ਨਾਰਾਇਣ ਦੰਤ ਭਾਨੇ ਡਾਇਣ ॥੨॥ 
नाराइण दंत भाने डाइण ॥२॥ 
naaraa-in dant bhaanay daa-in. ||2|| 
The Lord breaks the teeth of Maya, the witch. ||2|| 

ਨਾਰਾਇਣ ਸਦ ਸਦ ਬਖਸਿੰਦ ॥ 
नाराइण सद सद बखसिंद ॥ 
naaraa-in sad sad bakhsind. 
The Lord is forever and ever the Forgiver. 

ਨਾਰਾਇਣ ਕੀਨੇ ਸੂਖ ਅਨੰਦ ॥ 
नाराइण कीने सूख अनंद ॥ 
naaraa-in keenay sookh anand. 
The Lord blesses us with peace and bliss. 

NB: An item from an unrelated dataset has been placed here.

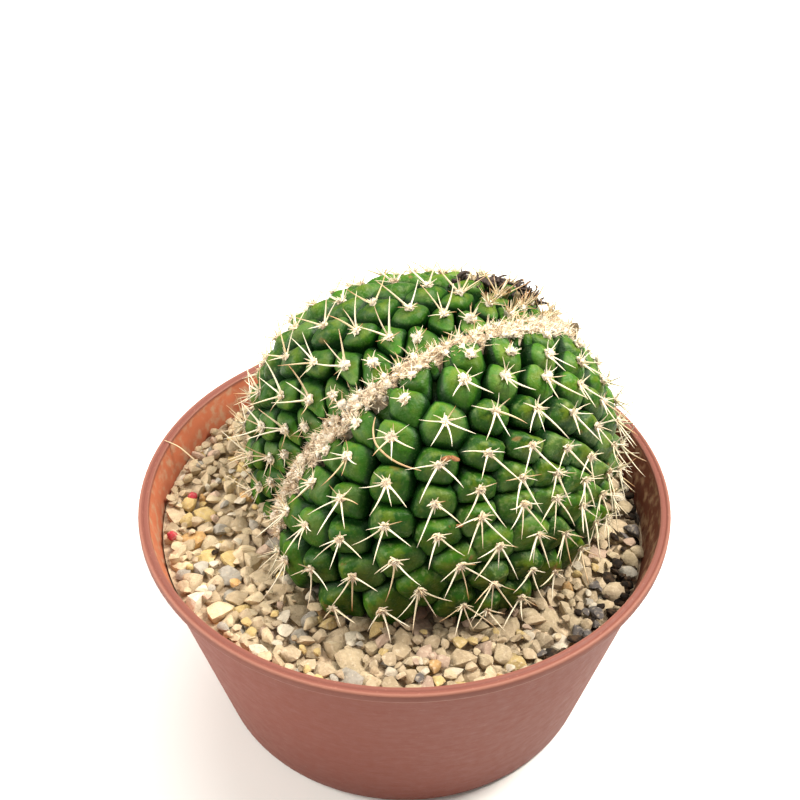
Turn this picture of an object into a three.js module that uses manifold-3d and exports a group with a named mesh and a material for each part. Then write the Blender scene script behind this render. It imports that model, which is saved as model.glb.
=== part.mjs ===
import * as THREE from 'three';
import { mergeVertices } from 'three/addons/utils/BufferGeometryUtils.js';
import Module from 'manifold-3d';

// A crested clump of mother of hundreds cactus in a shallow round pot, topped with gravel.
// Millimetres, +Z up. The origin is the centre of the pot's flat base.

const UP = new THREE.Vector3(0, 0, 1);

// Pot
const RIM_RADIUS = 70;
const POT_HEIGHT = 65;
const LIP_WIDTH = 2.7;
const LIP_DEPTH = 2.4;
const LIP_ROUND = 0.45;
const LIP_OVERHANG = 1.8;
const BASE_RADIUS = 54;
const BASE_ROUND = 1.4;
const WALL = 1.45;
const FLOOR = 2.2;
const POT_SIDES = 60;
const DRAIN_HOLES = 6;
const DRAIN_RADIUS = 4;
const DRAIN_CIRCLE = 36;

// Fill
const CLEARANCE = 0.3;
const SOCKET_CLEARANCE = 0.5;
const GRAVEL_CLEARANCE = 0.8;
const SOIL_TOP = 48.6;
const SOIL_SIDES = 36;
const GRAVEL_TOP = 55.5;
const GRAVEL_SLOPE = -0.03;
const BED_DROP = 1.4;
const BED_SIDES = 60;
const STONE_PITCH = 8.3;
const STONE_RADIUS = [2.9, 4.7];
const STONE_SQUASH = [0.5, 0.72];
const STONE_STRETCH = [0.87, 1.15];
const STONE_JITTER = [-1.1, 1.1];
const STONE_SINK = 1.4;
const STONE_LEVEL = [-0.7, 0.5];
const STONES_WITHIN = 63.5;
const MOUND_FOOT = [38, 36];
const STONE_SEED = 4121;
const GRAVEL_FINEST = 0.05;

// Mound: a flattened dome about this centre, with a front and a back flank that meet in the growth line
const MOUND_CENTRE = new THREE.Vector3(5, 5, GRAVEL_TOP + 8);
const UNDERSIDE_DEPTH = 24;
const FRONT = {
  pole: new THREE.Vector3(11, -43, -11).normalize(),
  left: 46, right: 45, near: 43, far: 46, height: 48,
  roundLeft: 2.4, roundRight: 1.75, roundUp: 2.3,
  pitchLeft: 11.9, pitchRight: 9.8, sinks: 2.1, sinksFrom: -2,
  rows: [
    [-4, 12], [1.5, 9], [6.7, 5.7], [11.6, 2.3], [17.2, -2.1], [23.6, -5.3], [29.1, -8.1], [35.1, -8.4],
    [44.5, -4.4], [54.7, -5.2], [63.7, -5.5], [72, -6],
  ],
};
const BACK = {
  pole: new THREE.Vector3(-12, 45, -11).normalize(),
  left: 44, right: 41, near: 43, far: 46, height: 47,
  roundLeft: 2.2, roundRight: 2.2, roundUp: 2.2,
  pitchLeft: 11.9, pitchRight: 11.9, sinks: -0.4, sinksFrom: -8,
  rows: [
    [7.1, -2.6], [10.6, -8.2], [15.9, -2.2], [22.2, 3.6], [28.8, -2.3], [35.4, 3.6], [42, -2.3],
    [48.6, 3.6], [55.2, -2.3], [61.8, 3.6], [68.4, -2.3], [75, 3.6], [81.6, -2.3],
  ],
};
const LINE_POINTS = [
  [-30, -12, -8], [-31, -12, 4], [-28, -10, 15], [-22.5, -11, 27], [-15, -13, 39], [-5, -13, 50],
  [8, -9, 56.5], [22, -1, 57], [34, 8, 52], [43, 17, 42], [47, 26, 28], [47, 33, 12], [44, 36, -8],
];
const LINE_STEPS = 240;
const FLANK_STEPS = 89;
const LINE_BLEND = THREE.MathUtils.degToRad(24);

// The body under the tubercles, its woolly crest along the growth line, and its buried base
const CORE_SINK = 1.5;
const CREST_RISE = 0.8;
const CORE_SPANS = 24;
const CORE_BANDS = [0.07, 0.15, 0.25, 0.37, 0.5, 0.64, 0.8];
const UNDERSIDE_TIP = 13;
const ROOT_TOP_RADIUS = 19;
const ROOT_TIP_RADIUS = 7;
const ROOT_DEPTH = 32;
const ROOT_SIDES = 12;

// Each row is a distance from the growth line and a shift along it, both at the flank's middle column.
// Columns are a pitch apart, and from one column to the next a row sinks further from the line.
const COLUMNS = 8;
const NEAREST_TUBERCLE = 5.5;
const YOUNG_WITHIN = 10;
const TUBERCLE_HEIGHT = [3.2, 6.2];
const TUBERCLE_SIZE = [0.88, 1];
const GROWS_BETWEEN = [4, 30];
const LOWEST_TUBERCLE = 1.2;
const LOW_TUBERCLES = 13;
const SWELL = [0.92, 1.08];
const PLANT_SEED = 907;
const BACK_SEED = 104729;
const PLANT_FINEST = 0.15;

// Lean away from the growth line in degrees, from the youngest tubercles to the grown ones
const LEAN = [-36, 6];
const LEANS_BETWEEN = [6, 31];

// Outline of a grown tubercle: a part of the pitch along its row, and a half width across it
const BASE_ALONG = 0.55;
const BASE_ACROSS = 5.4;
const BASE_SINK = 3.2;
const SHOULDER_AT = 0.62;
const SHOULDER_WIDTH = 0.74;
const TUBERCLE_SIDES = 6;
const YOUNG_SIDES = 4;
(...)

ਨਾਰਾਇਣ ਪ੍ਰਗਟ ਕੀਨੋ ਪਰਤਾਪ ॥ 
नाराइण प्रगट कीनो परताप ॥ 
naaraa-in pargat keeno partaap. 
The Lord has revealed His glory. 

ਨਾਰਾਇਣ ਸੰਤ ਕੋ ਮਾਈ ਬਾਪ ॥੩॥ 
नाराइण संत को माई बाप ॥३॥ 
naaraa-in sant ko maa-ee baap. ||3|| 
The Lord is the mother and father of His Saint. ||3|| 

ਨਾਰਾਇਣ ਸਾਧਸੰਗਿ ਨਰਾਇਣ ॥ 
नाराइण साधसंगि नराइण ॥ 
naaraa-in saaDhsang naraa-in. 
The Lord, the Lord, is in the Saadh Sangat, the Company of the Holy. 

ਬਾਰੰ ਬਾਰ ਨਰਾਇਣ ਗਾਇਣ ॥ 
बारं बार नराइण गाइण ॥ 
baaraN baar naraa-in gaa-in. 
Time and time again, I sing the Lord's Praises. 

ਬਸਤੁ ਅਗੋਚਰ ਗੁਰ ਮਿਲਿ ਲਹੀ ॥ 
बसतु अगोचर गुर मिलि लही ॥ 
basat agochar gur mil lahee. 
Meeting with the Guru, I have attained the incomprehensible object. 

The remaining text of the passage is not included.